You may be right here.

> and the GPL howto¹ itself says

You may have noticed that the GPL howto says
using the GPL unconditionally involves adding the copyright
notices and statement of copying permission to all sources.

> “In GNU programs the license is usually in a file called COPYING.” not
> that the COPYING file must contain *only* the license.

In GNU programs every source file should contain copyright and
licensing notices as per [0] and [1], so no additional text
in COPYING is ever needed.

[0] https://www.gnu.org/prep/maintain/html_node/License-Notices.html
[1]
https://www.gnu.org/prep/maintain/html_node/License-Notices-for-Documentation.html

>> There are also other practical concerns: let us imagine that the
>> files are copied to another project where the texts of licenses 
>> (for different files) are GPL, LGPL, MIT and a few more, and 
>> COPYING is Apache 2.0; the context would be lost, unlike if you 
>> put the notices as the GPL recommends.
> 
> There's no way you can defend against bad copying practices: let's imagine
> only the code is copied and not the comments, for example.

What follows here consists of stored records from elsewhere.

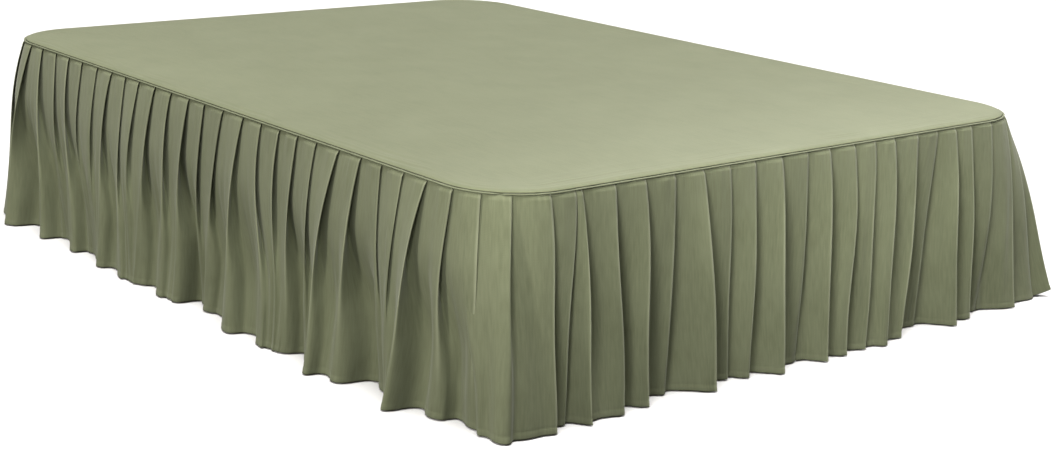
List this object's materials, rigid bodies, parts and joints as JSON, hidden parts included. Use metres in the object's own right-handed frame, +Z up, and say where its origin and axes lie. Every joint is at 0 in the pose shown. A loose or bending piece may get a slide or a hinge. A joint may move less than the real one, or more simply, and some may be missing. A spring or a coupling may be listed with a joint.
{
  "type": "bed skirt on a bed base",
  "caption": "Knife-pleated cloth bed skirt with a flat top sheet and a narrow welt, fitted over a plain rectangular bed base on feet, its hem flaring in uneven folds.",
  "frame": {"origin": "on the floor, under the middle of the whole part's bounding box", "axes": "+Z up, +Y towards the head of the bed, -Y towards its foot side, +X to the right seen from the foot"},
  "size_m": [1.7478, 2.1922, 0.442],
  "materials": {
    "top_cloth": "plain sage green weave, matt",
    "welt_cloth": "the same weave sewn as a narrow ridge",
    "drop_cloth": "plain sage green weave, pressed into pleats, matt",
    "base_wood": "plain, unpainted",
    "leg_wood": "dark, satin"
  },
  "bodies": {
    "root": {"platform": "top_cloth", "seam_band": "welt_cloth", "drop_foot": "drop_cloth", "drop_left": "drop_cloth", "drop_right": "drop_cloth", "drop_head": "drop_cloth", "bed_base": "base_wood", "leg_foot_left": "leg_wood", "leg_foot_right": "leg_wood", "leg_middle_left": "leg_wood", "leg_middle_right": "leg_wood", "leg_head_left": "leg_wood", "leg_head_right": "leg_wood"}
  },
  "joints": []
}
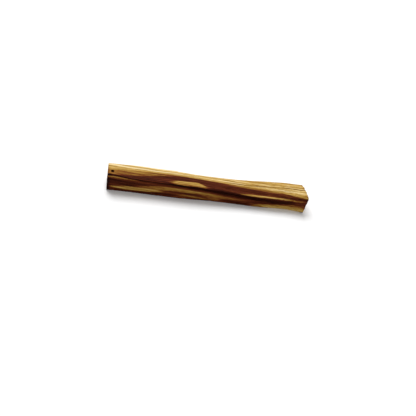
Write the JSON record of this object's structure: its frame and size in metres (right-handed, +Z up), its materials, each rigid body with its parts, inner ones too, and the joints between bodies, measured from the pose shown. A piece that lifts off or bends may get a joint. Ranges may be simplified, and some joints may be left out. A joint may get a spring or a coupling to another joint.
{
  "type": "palo santo stick",
  "caption": "Short split stick of aromatic wood with long uneven edges, a torn hollow under one edge, sawn ends and a beetle's bore, lying on its flat underside.",
  "frame": {"origin": "centre of the stick's footprint, on the surface that its flat underside lies on", "axes": "+X along the grain, towards the end that is sawn well off square; +Y towards the sapwood side, away from the torn hollow; +Z up"},
  "size_m": [0.1002, 0.0114, 0.0102],
  "materials": {
    "palo_santo_wood": "raw split wood: pale honey sapwood and streaked dark heartwood, dull with a slight resin sheen"
  },
  "bodies": {
    "root": {"stick": "palo_santo_wood"}
  },
  "joints": []
}
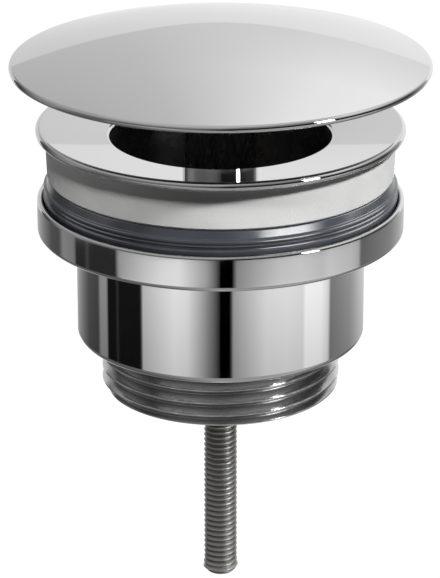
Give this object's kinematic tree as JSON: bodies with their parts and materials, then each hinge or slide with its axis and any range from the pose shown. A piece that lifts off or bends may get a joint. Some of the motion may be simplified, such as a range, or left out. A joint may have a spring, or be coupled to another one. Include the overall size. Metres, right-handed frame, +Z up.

There is no way to defend against _all_ of them; however, there are ways
to defend against some of them. also, plain copying of files is hardly
a bad practice: if the authors use the methods the GPL recommends,
there is absolutely nothing wrong.

For the original authors, it's virtually as easy to put such full
notices in their sources as the short reference, but the full notices
make it essentially easier to re-use the code for other people.

> Anyway when copying our two-line pointer is pretty clear where the file
came:
> 
> # This file is part of Claws Mail package.
> # See COPYING file for license details.
> 
> Even if this appear in a source file of a Foobar project, I think everybody
> can understand the license referred there is in the COPYING file of Claws
Mail
> package, not in other random COPYING files.

Sure, but Claws Mail package may be unavailable at that point.